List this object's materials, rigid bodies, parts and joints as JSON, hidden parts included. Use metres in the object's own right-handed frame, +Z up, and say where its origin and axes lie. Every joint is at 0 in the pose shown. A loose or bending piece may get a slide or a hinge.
* * *
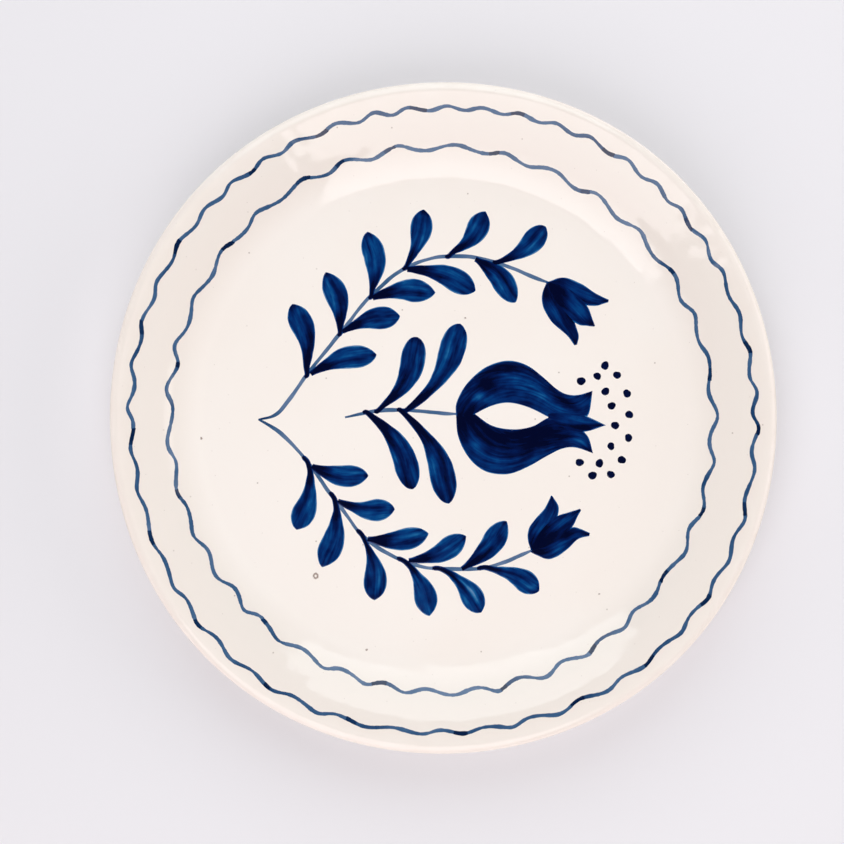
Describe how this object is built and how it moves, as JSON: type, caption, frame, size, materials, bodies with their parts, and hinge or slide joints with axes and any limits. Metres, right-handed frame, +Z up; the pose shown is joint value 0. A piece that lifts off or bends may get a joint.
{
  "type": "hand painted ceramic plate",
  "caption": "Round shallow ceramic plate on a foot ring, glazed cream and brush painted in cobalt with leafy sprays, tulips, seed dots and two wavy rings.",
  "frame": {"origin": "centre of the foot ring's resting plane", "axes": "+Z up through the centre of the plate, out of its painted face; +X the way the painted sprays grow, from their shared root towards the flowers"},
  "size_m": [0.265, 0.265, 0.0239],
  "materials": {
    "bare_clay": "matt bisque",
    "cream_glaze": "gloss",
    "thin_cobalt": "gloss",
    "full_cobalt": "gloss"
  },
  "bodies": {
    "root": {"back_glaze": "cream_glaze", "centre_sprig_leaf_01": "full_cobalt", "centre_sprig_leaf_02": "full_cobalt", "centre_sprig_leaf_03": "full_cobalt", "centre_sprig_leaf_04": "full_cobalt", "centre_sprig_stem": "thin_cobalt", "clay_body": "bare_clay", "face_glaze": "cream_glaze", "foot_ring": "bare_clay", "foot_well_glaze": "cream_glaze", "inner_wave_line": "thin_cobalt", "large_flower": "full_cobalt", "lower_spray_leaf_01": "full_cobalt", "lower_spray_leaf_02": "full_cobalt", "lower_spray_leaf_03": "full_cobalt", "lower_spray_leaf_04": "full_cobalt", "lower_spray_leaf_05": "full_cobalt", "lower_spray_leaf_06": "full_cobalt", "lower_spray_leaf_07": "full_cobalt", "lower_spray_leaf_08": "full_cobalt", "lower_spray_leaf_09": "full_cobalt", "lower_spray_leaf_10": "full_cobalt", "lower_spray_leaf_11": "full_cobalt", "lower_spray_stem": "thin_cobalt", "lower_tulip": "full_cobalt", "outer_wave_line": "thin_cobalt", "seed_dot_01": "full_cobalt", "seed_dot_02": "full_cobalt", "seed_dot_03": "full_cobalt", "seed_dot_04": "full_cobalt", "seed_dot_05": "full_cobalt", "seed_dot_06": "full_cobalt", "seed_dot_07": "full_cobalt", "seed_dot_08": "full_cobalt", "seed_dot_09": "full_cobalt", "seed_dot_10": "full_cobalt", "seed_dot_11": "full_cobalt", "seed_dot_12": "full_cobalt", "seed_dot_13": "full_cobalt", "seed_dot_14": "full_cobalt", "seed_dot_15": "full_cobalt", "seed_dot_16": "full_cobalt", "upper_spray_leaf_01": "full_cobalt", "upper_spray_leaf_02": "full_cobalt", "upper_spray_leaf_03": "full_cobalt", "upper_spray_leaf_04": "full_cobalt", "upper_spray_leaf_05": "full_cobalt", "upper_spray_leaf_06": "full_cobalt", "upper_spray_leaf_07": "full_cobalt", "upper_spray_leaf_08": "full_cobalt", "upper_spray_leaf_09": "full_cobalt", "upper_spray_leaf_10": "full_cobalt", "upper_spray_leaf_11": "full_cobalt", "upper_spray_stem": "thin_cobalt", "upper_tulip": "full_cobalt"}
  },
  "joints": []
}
--
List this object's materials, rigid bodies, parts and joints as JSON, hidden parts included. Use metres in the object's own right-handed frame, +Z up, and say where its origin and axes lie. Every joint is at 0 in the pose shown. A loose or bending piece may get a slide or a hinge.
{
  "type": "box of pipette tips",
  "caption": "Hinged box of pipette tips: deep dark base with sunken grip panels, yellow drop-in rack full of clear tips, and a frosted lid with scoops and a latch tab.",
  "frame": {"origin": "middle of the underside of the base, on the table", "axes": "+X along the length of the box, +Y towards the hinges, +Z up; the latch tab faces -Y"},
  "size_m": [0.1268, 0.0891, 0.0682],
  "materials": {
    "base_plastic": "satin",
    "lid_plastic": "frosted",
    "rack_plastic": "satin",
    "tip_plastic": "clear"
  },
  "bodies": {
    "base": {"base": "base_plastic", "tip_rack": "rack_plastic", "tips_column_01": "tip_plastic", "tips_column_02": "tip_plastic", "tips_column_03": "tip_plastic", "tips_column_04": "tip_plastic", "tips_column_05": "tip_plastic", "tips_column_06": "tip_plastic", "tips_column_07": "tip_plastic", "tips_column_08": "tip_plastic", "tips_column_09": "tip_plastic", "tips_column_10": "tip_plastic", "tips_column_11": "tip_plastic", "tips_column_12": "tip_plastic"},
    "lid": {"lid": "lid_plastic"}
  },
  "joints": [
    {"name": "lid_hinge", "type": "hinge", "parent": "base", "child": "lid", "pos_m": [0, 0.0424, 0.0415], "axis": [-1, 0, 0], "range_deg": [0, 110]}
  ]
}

__EXERCISE DESCRIPTION__
Track down every line holding the string "with" and copy it.

__RESULT OF THIS TASK__
Describe how this object is built and how it moves, as JSON: type, caption, frame, size, materials, bodies with their parts, and hinge or slide joints with axes and any limits. Metres, right-handed frame, +Z up; the pose shown is joint value 0. A piece that lifts off or bends may get a joint.
  "caption": "Round shallow ceramic plate on a foot ring, glazed cream and brush painted in cobalt with leafy sprays, tulips, seed dots and two wavy rings.",
  "caption": "Hinged box of pipette tips: deep dark base with sunken grip panels, yellow drop-in rack full of clear tips, and a frosted lid with scoops and a latch tab.",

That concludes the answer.